Question

RNA-seq analysis using RUVSeq: am I doing it right?

1

Entering edit mode

5.9 years ago

Ankur B. Sharma ▴ 20

Hi guys, I am trying to learn and analyze my RNA-seq data. I have no prior experience in r or python but with the help of online materials, I did manage to learn the basics ( I hope so). Cutting to the chase, I am analyzing RNA-seq data from two samples: 2MO (replicate 1 and replicate 2) and 8MO (replicate1). I have got the reads counts (please click the link below) using this pipeline: Fastq-->Trimgalore->STARaligner-->featureCounts.

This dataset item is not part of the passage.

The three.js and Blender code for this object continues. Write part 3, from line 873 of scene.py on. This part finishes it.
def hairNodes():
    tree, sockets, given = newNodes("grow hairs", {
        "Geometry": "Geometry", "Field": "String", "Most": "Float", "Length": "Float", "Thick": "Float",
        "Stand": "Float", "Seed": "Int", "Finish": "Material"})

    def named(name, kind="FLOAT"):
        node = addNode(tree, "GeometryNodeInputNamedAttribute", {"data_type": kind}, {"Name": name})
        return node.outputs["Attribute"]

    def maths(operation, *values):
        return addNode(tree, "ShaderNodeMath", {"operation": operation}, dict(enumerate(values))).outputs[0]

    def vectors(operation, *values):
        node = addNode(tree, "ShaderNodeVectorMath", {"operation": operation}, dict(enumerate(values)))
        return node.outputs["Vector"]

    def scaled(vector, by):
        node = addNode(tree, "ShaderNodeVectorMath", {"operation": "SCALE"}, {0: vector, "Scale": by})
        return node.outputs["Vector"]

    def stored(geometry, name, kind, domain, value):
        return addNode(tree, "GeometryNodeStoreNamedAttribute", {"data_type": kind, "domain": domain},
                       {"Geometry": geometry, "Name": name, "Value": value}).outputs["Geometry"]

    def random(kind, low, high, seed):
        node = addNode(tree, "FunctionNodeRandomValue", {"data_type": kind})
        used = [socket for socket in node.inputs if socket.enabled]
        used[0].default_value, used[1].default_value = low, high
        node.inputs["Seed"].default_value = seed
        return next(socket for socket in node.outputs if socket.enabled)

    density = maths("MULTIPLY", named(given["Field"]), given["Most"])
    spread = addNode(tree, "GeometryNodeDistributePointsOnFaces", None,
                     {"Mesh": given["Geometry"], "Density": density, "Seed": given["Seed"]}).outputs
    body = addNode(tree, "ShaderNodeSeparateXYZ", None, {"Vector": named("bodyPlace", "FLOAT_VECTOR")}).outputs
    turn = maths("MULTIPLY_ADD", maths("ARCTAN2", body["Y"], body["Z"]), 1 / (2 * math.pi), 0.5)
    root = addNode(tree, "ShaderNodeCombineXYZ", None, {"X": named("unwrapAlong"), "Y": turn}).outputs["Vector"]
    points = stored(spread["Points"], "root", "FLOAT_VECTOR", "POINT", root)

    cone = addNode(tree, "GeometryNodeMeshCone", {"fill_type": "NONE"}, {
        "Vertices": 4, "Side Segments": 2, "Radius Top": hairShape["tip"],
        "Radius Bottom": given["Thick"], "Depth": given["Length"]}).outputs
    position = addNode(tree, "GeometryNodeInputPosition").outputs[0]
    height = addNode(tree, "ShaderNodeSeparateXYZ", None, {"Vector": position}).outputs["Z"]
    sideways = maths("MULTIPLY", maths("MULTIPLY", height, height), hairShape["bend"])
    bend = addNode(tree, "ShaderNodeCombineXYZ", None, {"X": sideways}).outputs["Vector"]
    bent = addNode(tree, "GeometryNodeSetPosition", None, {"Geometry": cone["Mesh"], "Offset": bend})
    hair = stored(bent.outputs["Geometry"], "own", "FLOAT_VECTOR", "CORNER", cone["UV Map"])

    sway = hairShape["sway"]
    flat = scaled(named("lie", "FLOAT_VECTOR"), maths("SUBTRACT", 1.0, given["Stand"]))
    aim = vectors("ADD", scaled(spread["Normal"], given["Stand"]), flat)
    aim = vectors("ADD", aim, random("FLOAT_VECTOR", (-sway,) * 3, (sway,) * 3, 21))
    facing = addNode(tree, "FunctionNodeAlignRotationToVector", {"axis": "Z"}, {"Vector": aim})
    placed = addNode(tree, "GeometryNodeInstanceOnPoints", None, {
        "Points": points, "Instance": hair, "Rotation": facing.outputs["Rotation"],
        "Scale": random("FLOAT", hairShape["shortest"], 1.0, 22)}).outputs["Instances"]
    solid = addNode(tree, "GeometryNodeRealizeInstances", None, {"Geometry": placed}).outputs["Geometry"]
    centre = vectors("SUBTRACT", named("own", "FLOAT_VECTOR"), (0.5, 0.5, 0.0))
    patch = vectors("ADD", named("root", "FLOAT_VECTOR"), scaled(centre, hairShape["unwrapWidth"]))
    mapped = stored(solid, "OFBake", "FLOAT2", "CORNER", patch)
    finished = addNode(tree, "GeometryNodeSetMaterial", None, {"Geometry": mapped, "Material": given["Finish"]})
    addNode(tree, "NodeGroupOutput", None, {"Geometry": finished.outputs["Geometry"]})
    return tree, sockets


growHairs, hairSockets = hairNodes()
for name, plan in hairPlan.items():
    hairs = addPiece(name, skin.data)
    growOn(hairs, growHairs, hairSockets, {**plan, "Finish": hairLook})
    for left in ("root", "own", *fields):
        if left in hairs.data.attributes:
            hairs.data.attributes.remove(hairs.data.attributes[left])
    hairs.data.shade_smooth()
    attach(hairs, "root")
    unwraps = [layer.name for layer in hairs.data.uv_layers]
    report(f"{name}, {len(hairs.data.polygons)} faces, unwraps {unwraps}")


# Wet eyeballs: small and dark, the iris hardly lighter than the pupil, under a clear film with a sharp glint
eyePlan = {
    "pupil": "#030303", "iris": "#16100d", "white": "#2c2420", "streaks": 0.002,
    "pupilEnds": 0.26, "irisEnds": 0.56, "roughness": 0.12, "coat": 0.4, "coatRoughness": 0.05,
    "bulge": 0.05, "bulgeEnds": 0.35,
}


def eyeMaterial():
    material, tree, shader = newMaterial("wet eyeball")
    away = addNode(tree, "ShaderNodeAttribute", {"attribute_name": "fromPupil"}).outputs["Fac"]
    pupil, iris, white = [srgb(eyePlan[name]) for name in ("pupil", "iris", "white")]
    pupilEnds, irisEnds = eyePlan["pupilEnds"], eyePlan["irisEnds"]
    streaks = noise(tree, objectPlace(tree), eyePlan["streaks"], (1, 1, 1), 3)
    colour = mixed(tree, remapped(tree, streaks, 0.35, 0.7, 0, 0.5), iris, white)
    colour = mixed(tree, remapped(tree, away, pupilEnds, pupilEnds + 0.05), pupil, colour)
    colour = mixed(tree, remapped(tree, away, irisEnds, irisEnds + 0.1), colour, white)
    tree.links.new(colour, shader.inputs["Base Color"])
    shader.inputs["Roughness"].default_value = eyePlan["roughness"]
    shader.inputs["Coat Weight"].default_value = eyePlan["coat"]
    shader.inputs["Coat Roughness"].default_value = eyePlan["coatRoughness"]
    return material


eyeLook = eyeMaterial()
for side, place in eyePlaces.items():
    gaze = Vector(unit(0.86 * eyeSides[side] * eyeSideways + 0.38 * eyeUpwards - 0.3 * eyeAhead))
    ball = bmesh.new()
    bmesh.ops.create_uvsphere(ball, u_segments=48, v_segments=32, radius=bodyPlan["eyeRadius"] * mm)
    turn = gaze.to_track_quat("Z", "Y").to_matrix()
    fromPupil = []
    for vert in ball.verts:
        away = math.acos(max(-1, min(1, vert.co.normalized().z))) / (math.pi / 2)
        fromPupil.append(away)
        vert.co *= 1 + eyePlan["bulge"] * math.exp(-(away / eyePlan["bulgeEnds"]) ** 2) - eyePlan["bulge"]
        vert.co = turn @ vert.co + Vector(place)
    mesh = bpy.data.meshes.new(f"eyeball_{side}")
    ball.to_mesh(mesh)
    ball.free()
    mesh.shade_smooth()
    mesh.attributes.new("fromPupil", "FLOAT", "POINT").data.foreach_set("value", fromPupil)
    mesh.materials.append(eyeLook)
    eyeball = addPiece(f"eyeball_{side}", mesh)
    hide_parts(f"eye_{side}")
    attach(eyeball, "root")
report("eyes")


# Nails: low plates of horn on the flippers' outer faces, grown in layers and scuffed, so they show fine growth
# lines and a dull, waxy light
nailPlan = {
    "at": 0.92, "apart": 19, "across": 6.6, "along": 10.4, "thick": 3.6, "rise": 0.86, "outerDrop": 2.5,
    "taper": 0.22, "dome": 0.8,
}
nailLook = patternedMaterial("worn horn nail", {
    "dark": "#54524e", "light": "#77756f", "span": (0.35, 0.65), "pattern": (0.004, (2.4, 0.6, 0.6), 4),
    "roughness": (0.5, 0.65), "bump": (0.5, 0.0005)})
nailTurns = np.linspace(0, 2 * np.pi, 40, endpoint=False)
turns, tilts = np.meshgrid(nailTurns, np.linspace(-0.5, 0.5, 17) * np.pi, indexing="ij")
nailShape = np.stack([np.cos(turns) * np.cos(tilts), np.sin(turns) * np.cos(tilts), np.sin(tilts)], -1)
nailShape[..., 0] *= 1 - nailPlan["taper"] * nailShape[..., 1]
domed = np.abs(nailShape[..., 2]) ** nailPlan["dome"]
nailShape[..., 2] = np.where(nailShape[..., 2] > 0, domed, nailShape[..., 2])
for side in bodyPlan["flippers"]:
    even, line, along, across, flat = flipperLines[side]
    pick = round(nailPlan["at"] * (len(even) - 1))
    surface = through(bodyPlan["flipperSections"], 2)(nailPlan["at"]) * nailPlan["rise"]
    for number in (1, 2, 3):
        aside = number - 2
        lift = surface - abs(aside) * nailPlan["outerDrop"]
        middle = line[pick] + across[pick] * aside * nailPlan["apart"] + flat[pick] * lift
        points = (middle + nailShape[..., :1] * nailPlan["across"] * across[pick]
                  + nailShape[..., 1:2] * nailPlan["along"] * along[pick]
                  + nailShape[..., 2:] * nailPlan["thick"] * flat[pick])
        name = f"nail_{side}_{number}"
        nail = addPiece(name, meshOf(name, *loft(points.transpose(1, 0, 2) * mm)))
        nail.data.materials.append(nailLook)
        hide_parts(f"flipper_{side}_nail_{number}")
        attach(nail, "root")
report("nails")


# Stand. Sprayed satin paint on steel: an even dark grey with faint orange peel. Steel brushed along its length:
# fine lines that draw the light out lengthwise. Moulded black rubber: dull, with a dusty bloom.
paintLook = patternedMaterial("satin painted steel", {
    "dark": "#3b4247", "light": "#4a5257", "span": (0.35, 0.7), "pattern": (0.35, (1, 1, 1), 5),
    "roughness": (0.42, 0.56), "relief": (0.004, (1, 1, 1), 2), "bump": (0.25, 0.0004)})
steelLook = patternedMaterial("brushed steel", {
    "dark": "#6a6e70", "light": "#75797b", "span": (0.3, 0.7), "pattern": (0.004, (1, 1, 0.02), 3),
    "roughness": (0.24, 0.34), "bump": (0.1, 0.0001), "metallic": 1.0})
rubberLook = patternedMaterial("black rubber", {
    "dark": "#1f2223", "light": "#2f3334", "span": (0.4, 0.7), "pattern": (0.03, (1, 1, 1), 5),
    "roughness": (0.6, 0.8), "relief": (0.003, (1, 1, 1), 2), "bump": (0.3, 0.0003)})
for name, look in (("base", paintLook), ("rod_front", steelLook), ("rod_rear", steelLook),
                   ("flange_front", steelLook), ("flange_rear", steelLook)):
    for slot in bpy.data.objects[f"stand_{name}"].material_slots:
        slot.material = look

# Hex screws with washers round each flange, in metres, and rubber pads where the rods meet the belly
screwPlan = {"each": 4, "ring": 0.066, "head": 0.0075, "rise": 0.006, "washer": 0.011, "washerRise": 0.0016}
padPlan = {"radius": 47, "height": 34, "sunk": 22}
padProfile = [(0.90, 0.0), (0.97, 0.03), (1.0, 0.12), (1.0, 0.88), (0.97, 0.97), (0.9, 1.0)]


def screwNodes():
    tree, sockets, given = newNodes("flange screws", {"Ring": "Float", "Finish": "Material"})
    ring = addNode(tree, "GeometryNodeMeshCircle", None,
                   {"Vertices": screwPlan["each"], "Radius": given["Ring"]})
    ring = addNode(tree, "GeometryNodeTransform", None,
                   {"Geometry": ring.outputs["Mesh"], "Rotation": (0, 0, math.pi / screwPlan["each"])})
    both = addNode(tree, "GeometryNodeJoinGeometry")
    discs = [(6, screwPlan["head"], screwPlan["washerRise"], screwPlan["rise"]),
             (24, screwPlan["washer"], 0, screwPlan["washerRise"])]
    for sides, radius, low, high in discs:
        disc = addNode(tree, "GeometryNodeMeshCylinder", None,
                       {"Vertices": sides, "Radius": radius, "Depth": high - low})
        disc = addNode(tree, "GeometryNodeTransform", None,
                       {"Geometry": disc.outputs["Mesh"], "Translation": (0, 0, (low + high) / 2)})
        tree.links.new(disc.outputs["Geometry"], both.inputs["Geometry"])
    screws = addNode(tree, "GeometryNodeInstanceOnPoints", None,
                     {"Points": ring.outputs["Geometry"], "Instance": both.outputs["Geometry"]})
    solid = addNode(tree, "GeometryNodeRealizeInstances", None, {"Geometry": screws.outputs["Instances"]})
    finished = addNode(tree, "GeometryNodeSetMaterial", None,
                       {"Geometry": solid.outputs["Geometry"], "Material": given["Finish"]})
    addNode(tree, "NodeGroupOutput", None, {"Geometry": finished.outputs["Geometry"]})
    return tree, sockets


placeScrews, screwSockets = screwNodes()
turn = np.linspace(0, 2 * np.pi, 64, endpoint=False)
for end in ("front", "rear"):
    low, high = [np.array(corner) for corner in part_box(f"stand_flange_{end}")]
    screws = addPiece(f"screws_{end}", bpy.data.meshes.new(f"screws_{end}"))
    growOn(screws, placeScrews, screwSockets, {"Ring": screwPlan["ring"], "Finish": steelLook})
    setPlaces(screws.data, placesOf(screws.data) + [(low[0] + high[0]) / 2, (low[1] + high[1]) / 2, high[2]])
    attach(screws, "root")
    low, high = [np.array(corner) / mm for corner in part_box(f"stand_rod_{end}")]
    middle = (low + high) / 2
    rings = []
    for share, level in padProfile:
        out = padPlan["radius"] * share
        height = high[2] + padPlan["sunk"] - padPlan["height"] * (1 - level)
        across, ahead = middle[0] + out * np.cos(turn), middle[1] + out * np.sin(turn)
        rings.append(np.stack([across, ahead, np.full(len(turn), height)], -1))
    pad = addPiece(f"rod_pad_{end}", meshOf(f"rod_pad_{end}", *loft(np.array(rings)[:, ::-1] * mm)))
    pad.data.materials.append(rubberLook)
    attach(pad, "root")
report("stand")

Both replicates of 2MO have 5 samples: 2N,4N,8N, TH, and LT while the only replicate of 8MO have also these 5 samples: 2N,4N,8N,TH, and LT

I am trying to find the differentially expressed genes (DEGs) between each sample of 2MO and 8MO. For example DEGs between 2N of 2MO rep1 and 2N of 8MO rep1 etc. My scripts are as below: https://ibb.co/vqPR3VS

I don't see many DEGs here. Also, I don't understand whether positive LOGFC (log fold change) values belongs to 2MO_R1 or 8MO_R1 in my last part of the analysis: 2N_R1_2MO_vs_2N_R1_8MO (DEG calculation)

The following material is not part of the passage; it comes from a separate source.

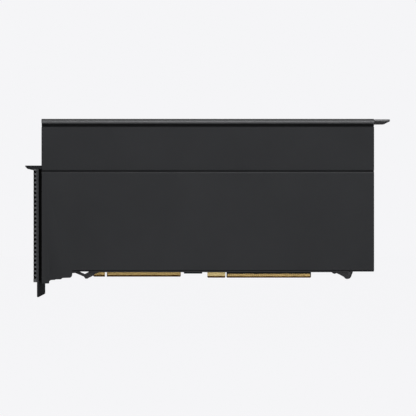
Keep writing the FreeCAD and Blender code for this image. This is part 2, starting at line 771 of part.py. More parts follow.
def heat_sink_base():
    """Base plate: pedestal over the processor, ribs over the power stages, grooves for the pipes."""
    base = box(base_left, base_right, base_upper, base_under, base_low, base_high)
    pedestal_w = die_width / 2 + memory_gap + memory_width
    pedestal = box(chip_x - pedestal_w, chip_x + pedestal_w, base_under, die_face(),
                   chip_z - die_height / 2, chip_z + die_height / 2)
    parts = [pedestal]
    rib_low = chip_z - inductor_rows * inductor_pitch / 2
    rib_high = chip_z + inductor_rows * inductor_pitch / 2
    for side in (-1, 1):
        x = chip_x + side * stage_offset
        parts.append(box(x - stage_width / 2, x + stage_width / 2, base_under,
                         board_face - stage_thick - pad_thick, rib_low, rib_high))
    for x in cover_screw_xs():
        parts.append(box(x - foot_height, x + foot_height, base_upper, base_under, floor_top, base_low))
    base = base.fuse(parts)
    half = pipe_width / 2
    cuts = [box(pipe_left, pipe_right, base_upper, base_upper + pipe_thick, z - half, z + half)
            for z in pipe_zs()]
    for x in cover_screw_xs():
        cuts.append(cylinder(screw_bore, (x, base_middle(), floor_top), (0, 0, foot_height + sheet)))
    return base.cut(Part.makeCompound(cuts)).removeSplitter()


def heat_pipes():
    """Flattened pipes with round sides, let into the base, their ends drawn to a round tip."""
    pipes = []
    for z in pipe_zs():
        pipe = box(pipe_left, pipe_right, base_upper, base_upper + pipe_thick, z - pipe_width / 2,
                   z + pipe_width / 2)
        ends = edges_where(pipe, lambda e: abs(
            e.Vertexes[0].Point.y - e.Vertexes[-1].Point.y) > pipe_thick / 2)
        pipes.append(pipe.makeFillet(pipe_width * 0.4, ends))
    return pipes


def fin_stack():
    """Thin upright fins on a common web, running the length of the duct."""
    tip = cover_inner + fin_tip_gap
    web_face = base_upper - fin_web
    stack = box(fin_left, fin_right, web_face, base_upper, fin_low, fin_high)
    count = int((fin_high - fin_low - fin_thick) / fin_pitch + 1e-6) + 1
    fins = []
    for i in range(count):
        z = fin_low + i * fin_pitch
        fins.append(box(fin_left, fin_right, tip, web_face, z, z + fin_thick))
    stack = stack.fuse(fins)
    relief = box(fin_left, fin_right, tip, cover_inner + seam_rail_thick + fin_tip_gap,
                 seam_rail_low - fin_tip_gap, seam_rail_high + fin_tip_gap)
    return stack.cut(relief).removeSplitter()


def board_standoffs():
    """Hexagonal standoffs between the board and the base; the board screws end at their feet."""
    return [hexagon_prism((x, base_under, z), (0, 1, 0), (1, 0, 0), base_rise, standoff_flats)
            for x, z in standoff_places()]


def board_screws():
    return [rod_y(screw_radius, x, z, board_face, back_y) for x, z in standoff_places()]


def rail_screws():
    return [rod_y(screw_radius, x, rail_screw_z(), plate_inner - rail_back_lip_thick, back_y)
            for x in rail_screw_xs()]


def cover_screws():
    return [cylinder(screw_radius, (x, base_middle(), body_bottom), (0, 0, sheet + foot_height))
            for x in cover_screw_xs()]


# ---- processor and power parts ----
def chip_block(x, z, width, height, near, thick):
    """A flat block centred at x, z whose underside lies at near, toward the board."""
    return box(x - width / 2, x + width / 2, near - thick, near, z - height / 2, z + height / 2)


def processor_substrate():
    return chip_block(chip_x, chip_z, package_side, package_side, board_face, substrate_thick)


def package_stiffener():
    near = board_face - substrate_thick
    ring = chip_block(chip_x, chip_z, package_side, package_side, near, stiffener_thick)
    inner = package_side - 2 * stiffener_bar
    return ring.cut(chip_block(chip_x, chip_z, inner, inner, near, stiffener_thick))


def processor_die():
    return chip_block(chip_x, chip_z, die_width, die_height, board_face - substrate_thick, die_thick)


def memory_stacks():
    away = die_width / 2 + memory_gap + memory_width / 2
    rise = (memory_height + memory_gap) / 2
    near = board_face - substrate_thick
    return [chip_block(chip_x + dx, chip_z + dz, memory_width, memory_height, near, die_thick)
            for dx in (-away, away) for dz in (-rise, rise)]


def power_inductors():
    blocks = []
    for side in (-1, 1):
        for dz in centred_steps(inductor_rows, inductor_pitch):
            block = chip_block(chip_x + side * inductor_offset, chip_z + dz, inductor_side, inductor_side,
                               board_face, inductor_height)
            blocks.append(block)
    return blocks


def power_stages():
    return [chip_block(x, z, stage_width, stage_height, board_face, stage_thick) for x, z in stage_places()]


def thermal_pads():
    return [chip_block(x, z, stage_width, stage_height, board_face - stage_thick, pad_thick)
            for x, z in stage_places()]


def capacitors():
    return [chip_block(chip_x + side * capacitor_offset, chip_z + dz, capacitor_width, capacitor_height,
                       board_face, capacitor_thick)
            for side in (-1, 1) for dz in centred_steps(capacitor_count, capacitor_pitch)]


def controller_chips():
    xs = (board_left + controller_from_ends[0], board_right - controller_from_ends[1])
    return [chip_block(x, base_low + rise, controller_side, controller_side, board_face, controller_thick)
            for x in xs for rise in controller_from_base]


def back_pad():
    """Soft pad that carries heat from the board's back to the back plate."""
    half = back_pad_side / 2
    return box(chip_x - half, chip_x + half, board_back, plate_inner, chip_z - half, chip_z + half)


def write(name, shapes):
    """One STEP file per node; a node of several like pieces holds them as separate solids."""
    pieces = shapes if isinstance(shapes, list) else [shapes]
    solids = [solid for piece in pieces for solid in piece.Solids]
    shape = solids[0] if len(solids) == 1 else Part.makeCompound(solids)
    shape.exportStep(os.path.join("parts", name + ".step"))


builders = [
    front_cover, upper_cover, top_rail, back_plate, seam_rail, end_frame, bracket_frame, corner_block,
    slot_bracket, vent_grille, bracket_seal, bracket_screws,
    circuit_board, x16_contacts, aux_short_contacts, aux_long_contacts,
    finger_guard, rear_foot, foot_pin, guard_screws,
    heat_sink_base, fin_stack, heat_pipes, board_standoffs, board_screws, rail_screws, cover_screws,
    processor_substrate, package_stiffener, processor_die, memory_stacks, power_inductors, power_stages,
    thermal_pads, capacitors, controller_chips, back_pad,
]

os.makedirs("parts", exist_ok=True)
for build in builders:
    write(build.__name__, build())
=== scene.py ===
import bpy
import bmesh
import json
import math
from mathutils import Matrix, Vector


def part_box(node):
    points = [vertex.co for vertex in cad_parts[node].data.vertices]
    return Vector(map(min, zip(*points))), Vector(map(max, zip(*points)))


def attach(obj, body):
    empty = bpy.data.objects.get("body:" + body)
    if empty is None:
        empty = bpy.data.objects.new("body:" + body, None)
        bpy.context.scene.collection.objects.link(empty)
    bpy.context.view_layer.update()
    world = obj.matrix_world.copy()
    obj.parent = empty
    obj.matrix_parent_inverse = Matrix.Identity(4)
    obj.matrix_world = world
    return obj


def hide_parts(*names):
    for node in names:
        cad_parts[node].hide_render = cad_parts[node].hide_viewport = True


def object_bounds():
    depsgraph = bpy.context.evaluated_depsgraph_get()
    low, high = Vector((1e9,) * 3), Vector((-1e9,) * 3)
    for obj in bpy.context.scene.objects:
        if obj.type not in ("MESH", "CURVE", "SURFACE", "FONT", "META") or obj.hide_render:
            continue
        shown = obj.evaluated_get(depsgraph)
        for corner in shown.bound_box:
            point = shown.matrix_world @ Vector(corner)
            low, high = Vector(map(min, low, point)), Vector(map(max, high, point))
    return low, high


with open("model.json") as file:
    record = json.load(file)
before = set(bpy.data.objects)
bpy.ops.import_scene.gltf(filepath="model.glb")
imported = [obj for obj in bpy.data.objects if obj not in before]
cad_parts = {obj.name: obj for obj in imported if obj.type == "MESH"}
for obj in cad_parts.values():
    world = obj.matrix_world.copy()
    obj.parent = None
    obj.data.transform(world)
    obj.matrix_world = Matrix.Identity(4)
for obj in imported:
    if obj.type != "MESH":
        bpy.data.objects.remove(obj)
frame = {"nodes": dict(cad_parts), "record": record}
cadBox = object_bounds()
nodes = frame["nodes"]
slotOf = {row["node"]: row["material_slot"] for row in frame["record"]["subparts"]}
mm = 0.001  # sizes in a piece's dictionary are in mm, all others in metres
print("frame loaded:", len(nodes), "nodes")

# camera straight in front of the cover, a long lens
view = {"x": 0.099, "z": 0.06656, "distance": 0.936, "lens": 86.7, "sensor": 36, "reach": 50}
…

Looking forward to your help and suggestions regards, Ankur

edgeR RuvSeq DEGs RNA-Seq • 3.1k views

ADD COMMENT • link updated 5.9 years ago by Charles Warden 8.3k • written 5.9 years ago by Ankur B. Sharma ▴ 20

2

Entering edit mode

How to add images to a Biostars post

ADD REPLY • link 5.9 years ago by GenoMax 152k

1

Entering edit mode

Thank you so much @genomax

ADD REPLY • link 5.9 years ago by Ankur B. Sharma ▴ 20

2

Entering edit mode

Posting screen shots of command lines/codes is not a good idea. You should copy and paste your code in (and then use the 101010 button to format the code properly after highlighting it).

code_formatting

ADD REPLY • link 5.9 years ago by GenoMax 152k

score 0 · Answer 1 · 2019-08-27

I think that question can be posed in two slightly different ways:

1) Did you write code without bugs and/or misunderstanding of the functions, so that your code matches your intention?

2) Did the RUVseq normalization "work"?

I think you are mostly asking about question #1. For that I'm not 100% certain, and it may be best for someone more familiar with the RUVseq package to answer.

That said, I also apologize that I'm not 100% clear what sources of bias you are trying to correct, and that may be important. For example, there isn't just 1 way to calculate p-values in edgeR (and the right commands may depend upon your goals and experimental design - you may may just simply need to test different strategies for each project, which is kind of what you have to do with the p-value calculation).

For question #2, I would strongly recommending having an independently calculated expression value to see the effect before and after alternative normalization (no matter what you use). For example, you probably can't perfectly correct all bias, but you need to have some way to get a sense of whether your net impact was positive (or whether you had more severe problems with over-correction and/or over-fitting).

For example, if you do have a known technical variable that is randomized across your biological variables (such as batch, library preparation method, etc.), I would probably compare using RUVseq to including a 2nd variable in your differentially expression model (and perhaps centering among each technical group when visualizing relative expression in a heatmap).